Foreign investors were "unimaginably bullish," spreading their interest to banks and underpriced large-caps, while continuing to buy their favorite core blue chips, LG Securities dealer Yoon Sam-oui said.
"Since the won started recovering from the 1,800 level against the U.S. dollar, foreign fund inflows have been escalating (to make foreign exchange profits) and were boosted by the release of the current-account surplus for December," Yoon said.
The composite index closed up 30.85 points at 505.98, off a high of 506.52.

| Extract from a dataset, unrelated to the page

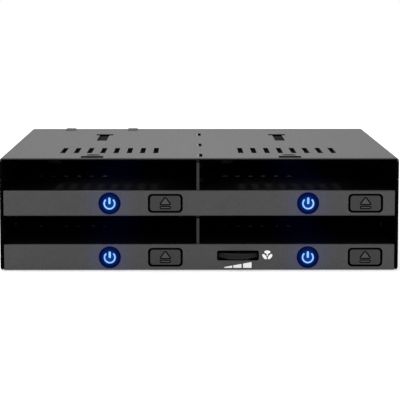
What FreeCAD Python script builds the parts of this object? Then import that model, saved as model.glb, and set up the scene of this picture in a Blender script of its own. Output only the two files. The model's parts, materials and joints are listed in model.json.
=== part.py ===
import FreeCAD, Part
import math
import os
import re

import Sketcher
from FreeCAD import Vector

# Hot swap drive cage: four open 2.5 inch bays in one half-height 5.25 inch drive slot.
# Millimetres, +X to the right seen from the front, +Y to the rear, +Z up.
# The origin is the centre of the four mounting holes in the underside.

SIZES = {
    # Case and sheet metal
    "case_width": 146.0,
    "case_depth": 138.0,
    "sheet": 0.8,
    "bend": 1.2,
    "lower_bar_height": 9.4,
    "lower_bay_height": 10.6,
    "upper_bar_height": 9.25,
    "upper_bay_height": 11.25,
    "seam_height": 33.3,
    "seam_gap": 0.2,
    "divider_sheet": 1.0,
    "divider_shift": -0.5,
    # Mounting holes of a 5.25 inch device
    "hole_setback": 52.4,
    "side_hole_pitch": 79.25,
    "side_hole_low": 10.0,
    "side_hole_rise": 11.84,
    "bottom_hole_span": 139.7,
    "mount_hole_radius": 1.5,
    "hole_clearance": 8.0,
    # Tabs, lugs and flanges that join the sheets
    "cover_tab_front": 20.0,
    "cover_tab_rear": 98.0,
    "cover_tab_length": 12.0,
    "cover_tab_lap": 3.5,
    "lug_front": 30.0,
    "lug_rear": 94.0,
    "lug_length": 8.0,
    "lug_height": 1.8,
    "lug_fit": 0.1,
    # Openings pressed into the cover and the middle plate
    "vent_count": 8,
    "vent_width": 1.9,
    "vent_length": 21.6,
    "vent_pitch": 5.0,
    "vent_front": 20.0,
    "vent_shift": 2.8,
    "tongue_width": 8.2,
    "tongue_length": 7.0,
    "tongue_front": 1.0,
    "dimple_radius": 2.6,
    "dimple_depth": 0.35,
    "dimple_setback": 12.1,
    "clip_shift": 2.75,
    "stem_width": 4.0,
    "stem_front": 75.9,
    "stem_length": 26.5,
    "head_width": 7.2,
    "head_length": 5.8,
    "leaf_sheet": 0.3,
    "leaf_lap": 3.0,
    "leaf_edge": 0.8,
    "leaf_bow": 0.4,
    "leaf_bow_front": 12.0,
    "leaf_bow_rear": 18.0,
    "bump_width": 4.9,
    "bump_length": 9.0,
    "bump_rise": 0.45,
    "bump_span": 27.1,
    "bump_corner": 1.4,
    # Dividers
    "divider_setback": 1.2,
    "divider_relief": 1.1,
    "slot_half_width": 1.1,
    "tab_length": 11.2,
    "tab_front": 5.2,
    "tab_middle": 49.8,
    "tab_rear": 100.6,
    "foot_front": 24.0,
    "foot_rear": 76.0,
    "foot_length": 8.0,
    # Front bars
    "bar_wall": 1.6,
    "bar_side_gap": 0.6,
    "bar_edge": 0.35,
    "ear_length": 7.4,
    "ear_sheet": 1.0,
    "ear_height": 5.4,
    # Power buttons
    "power_shift": 3.75,
    "power_radius": 4.0,
    "power_fit": 0.08,
    "power_proud": 0.5,
    "power_bevel": 0.6,
    "power_travel": 0.8,
    "barrel_width": 5.0,
    "barrel_length": 1.6,
    "wing_reach": 5.3,
    "wing_height": 3.0,
    "wing_sheet": 0.8,
    "stalk_width": 2.6,
    "switch_setback": 6.0,
    "switch_width": 6.4,
    "switch_length": 5.4,
    "switch_bore": 3.0,
    "running_fit": 0.08,
    # Eject buttons, rods, springs and levers
    "eject_shift": 24.5,
    "eject_spread": 0.34,
    "eject_width": 11.1,
    "eject_height": 5.5,
    "eject_corner": 1.0,
    "eject_gap": 0.85,
    "eject_gap_upright": 0.75,
    "eject_length": 7.0,
    "eject_travel": 5.0,
    "eject_wall": 1.1,
    "rod_sheet": 1.0,
    "rod_height": 3.2,
    "rod_eye_wall": 1.4,
    "rod_eye_sheet": 1.2,
    "rod_eye_left": 4.0,
    "rod_eye_right": 3.0,
    "slide_gap": 0.1,
    "guide_front": 30.0,
    "guide_middle": 64.8,
    "guide_rear": 88.0,
    "guide_sheet": 1.0,
    "guide_width": 8.0,
    "collar_length": 1.2,
    "collar_width": 4.8,
    "spring_radius": 2.3,
    "spring_wire": 0.45,
    "spring_turns": 7,
    "lever_setback": 110.0,
    "lever_arm": 22.5,
    "lever_reach": 26.0,
    "lever_sheet": 1.4,
    "lever_width": 5.0,
    "lever_end_width": 3.2,
    "hub_radius": 3.4,
    "pivot_radius": 1.5,
    "crank_radius": 0.8,
    "crank_gap": 0.35,
    "finger_width": 5.0,
    "finger_sheet": 1.4,
    "finger_rise": 3.2,
    # Boards
    "board_sheet": 1.0,
    "board_lift": 0.8,
    "board_setback": 4.6,
    "board_length": 21.0,
    "board_screw_place": 65.8,
    "board_screw_setback": 22.0,
    "board_rest_width": 4.6,
    "board_side_gap": 4.0,
    "backplane_setback": 118.0,
    "backplane_sheet": 1.6,
    "port_board_gap": 5.8,
    "port_board_margin": 1.5,
    "window_place": 22.5,
    "window_width": 9.0,
    "window_rise": 5.0,
    "window_height": 7.0,
    "slit_place": 2.0,
    "slit_width": 28.0,
    "slit_drop": 4.5,
    "slit_height": 4.0,
    "header_width": 22.0,
    "header_height": 5.0,
    "header_drop": 4.0,
    # Drive connectors
    "connector_shift": 4.8,
    "connector_rise": 4.0,
    "connector_width": 42.0,
    "connector_height": 5.4,
    "connector_length": 8.6,
    "connector_slot": 2.4,
    "connector_slot_reach": 17.0,
    "connector_slot_left": 6.4,
    "connector_slot_right": 4.6,
    "connector_back": 2.2,
    "connector_key": 1.2,
    "connector_key_rise": 0.8,
    "connector_guide": 2.8,
    # Rear ports
    "port_fit": 0.3,
    "port_height": 5.6,
    "port_wall": 1.0,
    "port_back": 1.6,
    "tongue_sheet": 1.2,
    "tongue_key": 0.9,
    "data_tongue": 10.2,
    "power_tongue": 20.6,
    "data_width": 14.6,
    "power_inlet_width": 24.6,
    "port_low": 12.4,
    "port_rise": 16.6,
    "power_inlet_place": 18.5,
    "data_place": 42.5,
    "data_pitch": 18.0,
    # Fan
    "fan_place": -41.95,
    "fan_size": 39.5,
    "fan_depth": 10.0,
    "fan_hole_pitch": 32.0,
    "fan_bore_radius": 18.8,
    "rotor_radius": 18.3,
    "rotor_hub_radius": 8.4,
    "rotor_depth": 6.6,
    "blade_count": 7,
    "blade_sheet": 1.0,
    "blade_slope": 0.56,
    "blade_chord": 7.2,
    "blade_tip_gap": 0.7,
    "shaft_radius": 1.2,
    "grille_ring_inner": 7.2,
    "grille_ring_outer": 13.4,
    "grille_ring_width": 1.3,
    # Fan speed wheel
    "wheel_place": 14.2,
    "wheel_height": 5.33,
    "wheel_radius": 9.5,
    "wheel_sheet": 2.0,
    "wheel_proud": 2.7,
    "wheel_teeth": 40,
    "wheel_tooth": 0.35,
    "wheel_slot_width": 15.4,
    "wheel_slot_height": 3.7,
    "wheel_slot_corner": 0.7,
    "wheel_slot_wall": 0.8,
    "wheel_spindle_radius": 1.5,
    "wheel_lift": 0.3,
    "potentiometer_width": 8.0,
    "potentiometer_length": 7.4,
    # Screws
    "screw_radius": 1.25,
    "screw_fit": 0.1,
    "screw_head_radius": 2.6,
    "screw_head": 0.75,
    "sink_angle": -55.0,
    "panel_screw_inset": 12.0,
    "panel_screw_drop": 4.0,
    "cover_screw_front": 26.0,
    "cover_screw_rear": 104.0,
    "cover_screw_drop": 3.4,
    "ear_screw_inset": 3.4,
    "ear_screw_rise": 5.0,
}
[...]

In Taipei, Taiwanese stocks led by financial issues dropped 0.4 percent as investors locked in profits after two days of sharp gains, dealers said.
"It's natural. Big players wanted to lock in profits after the market rallied 5.7 percent in the past couple of days," said Clement Lu of Taiwan International Securities Corp.
The Taiwan Stock Exchange weighted price index moved down 27.48 points to 7,770.77.
In Shanghai, the B shares, nominally reserved for foreign investors, dropped 6.0 percent with investors lacking the confidence to cross the index's upper resistance level, dealers said.
"There was a correction after rising for two days, mainly because the investors weren't optimistic about the future. Another reason was that the level of 47 points ... had formed a strong upper resistance," a Nikko Securities dealer said.
The Shanghai Stock Exchange's B share index lost 2.71 points to close at 42.76 points while the A share index of locally- traded stocks rose 15.52 points, or 1.2 percent, to 1,287.71 points.
In Auckland, New Zealand shares closed down 1.0 percent on the absence of buying interest, dealers said.
The NZSE-40 index fell 21.82 points to 2,214.58 on a turnover of NZ$53.94 million (US$30 million).